Performance is our high priority goal. When JuiceFS is first released online, we mainly optimize the sequential read and write scenarios for large files. In testing performed in AWS, large files were read sequentially at 271MB/s and sequentially at 612MB/s (beats the maximum bandwidth in the test environment).

The feedback that the customer first proposed is: too fast, can occupy the full bandwidth, we need speed limit function. Then, there is a speed limit function.

We have completed many optimizations for random reads and writes and small files as well. For specific performance indicators, please refer to Single Node Benchmark Report. Several crazy users are running MySQL slave nodes on JuiceFS, and the replication mode is chasing the master node smoothly.

Recently, we are beginning a new series of performance optimization for machine learning scenarios.

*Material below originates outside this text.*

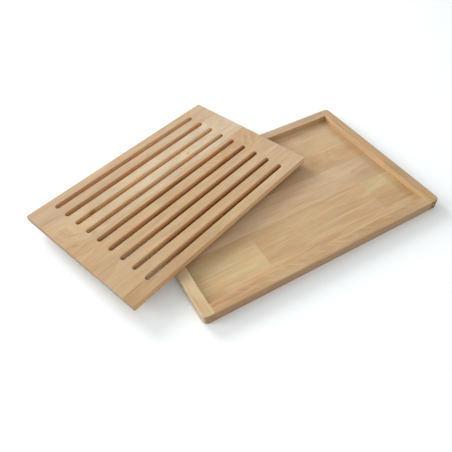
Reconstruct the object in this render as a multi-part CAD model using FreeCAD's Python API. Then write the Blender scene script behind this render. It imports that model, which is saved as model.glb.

The goal is to store one billion small files and support multi-GPU parallel training scenario. We started testing with some customers, expecting official launch after the 2019 Lunar New Year.

Reduce the minimum billing size, beneficial for small file storage

To support the cost of services, JuiceFS has set a minimum billing size of 256KB for each file like Microsoft Azure Data Lake, which makes the small files size significantly larger than the actual size, which confusing users. After the practice and observation of the past year, and the optimization of the cost, to reduce the user's troubles, and make it easier for users to use JuiceFS in different scenarios, we decided to reduce the minimum space usage of files and directories to 4KB, which is the same as most stand-alone file systems.

We hope that whether you plan to store large files or small files, sequential access or random access, for computing or backup, JuiceFS is always the best choice.

This change has taken effect beginning January 1, 2019. You can find that the space occupied by JuiceFS is less than before, and the cost is decreased accordingly. It is a New Year gift for everyone.

2019

2018 is a year of accumulation, we are listening for your feedbacks seriously. 2019, we will continue thinking big and starting small, support your business growth.